Светлый фон

* * *

После того дня все изменилось. Нас с Саулом переселили в общую спальню, и нам пришлось спать в одной постели. Во время нашего путешествия мы пережили и более неловкие интимные моменты, однако мне совсем не нравилось делить крошечную односпальную койку с мужчиной, который был мне только другом. Но с приближением холодов, при том, что палатки не могли защитить от непогоды, мы с Саулом были вынуждены согреваться теплом друг друга. Каждую ночь он заключал меня в объятия, и я чувствовала прямо у своего уха, как шевелятся его губы, когда он беззвучно молится.

Саул сдержал свое обещание. Он лелеял меня, изо всех сил старался найти мне еду, которую я могла выносить, – а это было непростой задачей в лагере, где продукты были дефицитом. Он договорился о том, чтобы меня перевели работать в офис лазарета, где, сидя в отапливаемой комнате, я заполняла сведения о пациентах и болтала с медицинским персоналом. Если на кухне подавали стряпню, которую я могла переварить, Саул настаивал, чтобы я съела его долю, а когда я отказывалась, он заставлял, поднося еду к моим губам точно так же, как я кормила его, пока мы ехали в ящике.

Если бы Саул не женился на мне, я бы стала изгоем: даже во время войны незамужние матери несли клеймо позора. Если бы Саул не заботился обо мне, возможно, на ранних сроках беременности я бы голодала, поскольку не все могла есть, а он очень старался найти для меня приемлемую пищу. В то время моя рука все еще была в гипсе, и он загрязнился, причинял неудобства и начинал крошиться по краям. Другие врачи в лазарете предлагали снять его, и именно Саул приводил довод за доводом, почему мне нужно походить в гипсе «еще немного».

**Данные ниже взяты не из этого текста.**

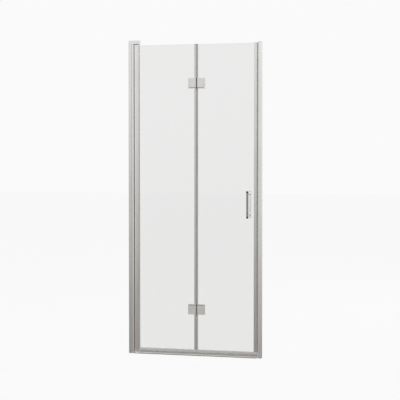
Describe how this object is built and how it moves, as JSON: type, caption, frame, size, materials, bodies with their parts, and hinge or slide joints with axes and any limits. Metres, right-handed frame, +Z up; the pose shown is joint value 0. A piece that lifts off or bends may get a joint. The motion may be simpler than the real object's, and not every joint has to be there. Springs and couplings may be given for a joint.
{
  "type": "bifold shower door",
  "caption": "Bifold shower door: framed clear-glass panels that fold inwards on glass hinges between wall profiles, with a sill and bar handles.",
  "frame": {"origin": "middle of the sill's underside, in the middle plane of the closed glass", "axes": "+X to the right along the closed door as seen from outside the shower, +Y into the shower, +Z up"},
  "size_m": [0.8, 0.096, 1.85],
  "materials": {
    "brushed_nickel": "nickel-coloured extrusion, fine brushing, satin",
    "cast_nickel": "nickel-plated casting, satin",
    "handle_nickel": "dark satin nickel",
    "cover_nickel": "nickel-coloured satin",
    "pin_steel": "turned",
    "clear_glass": "polished, toughened",
    "grey_seal": "extruded, satin",
    "black_rubber": "matt",
    "magnet_strip": "matt",
    "white_nylon": "moulded",
    "plug_black": "moulded, satin",
    "hinge_core_black": "matt black coated casting"
  },
  "bodies": {
    "frame": {"wall_channel_left": "brushed_nickel", "wall_channel_right": "brushed_nickel", "pivot_jamb": "brushed_nickel", "strike_jamb": "brushed_nickel", "pivot_seal": "black_rubber", "strike_magnet": "magnet_strip", "top_pivot_cap": "cast_nickel", "top_pivot_pin": "pin_steel", "strike_top_cap": "cast_nickel", "sill": "brushed_nickel", "bottom_pivot_shoe": "cast_nickel", "sill_end_block": "cast_nickel", "bottom_pivot_pin": "pin_steel", "pivot_washer": "white_nylon", "jamb_screws": "pin_steel", "jamb_screw_covers": "cover_nickel"},
    "pivot_panel": {"pivot_stile": "brushed_nickel", "pivot_stile_gasket": "black_rubber", "stile_top_bush": "white_nylon", "stile_bottom_bush": "white_nylon", "left_glass": "clear_glass", "left_bottom_rail": "brushed_nickel", "left_wiper": "grey_seal", "left_centre_seal": "grey_seal", "upper_hinge_front_left": "cast_nickel", "upper_hinge_back_left": "cast_nickel", "upper_hinge_core_left": "hinge_core_black", "upper_hinge_pin": "pin_steel", "lower_hinge_front_left": "cast_nickel", "lower_hinge_back_left": "cast_nickel", "lower_hinge_core_left": "hinge_core_black", "lower_hinge_pin": "pin_steel", "hinge_pads_left": "black_rubber", "hinge_sleeves_left": "white_nylon", "hinge_screws_left": "pin_steel"},
    "handle_panel": {"right_glass": "clear_glass", "handle_stile": "brushed_nickel", "handle_stile_gasket": "black_rubber", "door_magnet": "magnet_strip", "right_bottom_rail": "brushed_nickel", "right_wiper": "grey_seal", "right_centre_seal": "grey_seal", "upper_hinge_front_right": "cast_nickel", "upper_hinge_back_right": "cast_nickel", "upper_hinge_core_right": "hinge_core_black", "lower_hinge_front_right": "cast_nickel", "lower_hinge_back_right": "cast_nickel", "lower_hinge_core_right": "hinge_core_black", "hinge_pads_right": "black_rubber", "hinge_sleeves_right": "white_nylon", "hinge_screws_right": "pin_steel", "handle_outer": "handle_nickel", "handle_end_plugs": "plug_black", "handle_inner": "cast_nickel", "handle_washers": "white_nylon", "handle_studs": "pin_steel"}
  },
  "joints": [
    {"name": "pivot_turn", "type": "hinge", "parent": "frame", "child": "pivot_panel", "pos_m": [-0.3533, 0, 0.92], "axis": [0, 0, 1], "range_deg": [0, 90]},
    {"name": "centre_fold", "type": "hinge", "parent": "pivot_panel", "child": "handle_panel", "pos_m": [0.0125, -0.009, 0.92], "axis": [0, 0, -1], "range_deg": [0, 170]}
  ]
}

Саул был рядом со мной и с моим будущим ребенком, поскольку Томаш не мог этого сделать. И я знала, что, независимо от того, как все повернется дальше, я буду благодарна ему вечно.

* * *

Мы находились в лагере почти три месяца. Мой округлившийся живот уже выпирал из брюк, а тошнота наконец прошла. Я была в лазарете, когда услышала, как снаружи кто-то ищет Саула. Конечно, они звали «Томаша», потому что в лагере его знали под этим именем, и даже мне приходилось называть его так, что давалось мне очень нелегко.

«Томаша»

Голос был настойчивым – и незнакомым. Саул тогда был в операционной, поэтому я вышла посмотреть, в чем дело. Я не опознала форму этого солдата и не определила язык, на котором он говорил. Но я понимала, что в конце каждого предложения он, коверкая, произносил два самых красивых для моего слуха слова:

– Thomas Slas-kee? – повторял мужчина, и я указала в сторону операционной, но мужчина указал на административный блок лагеря и произнес: – British. Brytyjski. Thomas Slas-kee.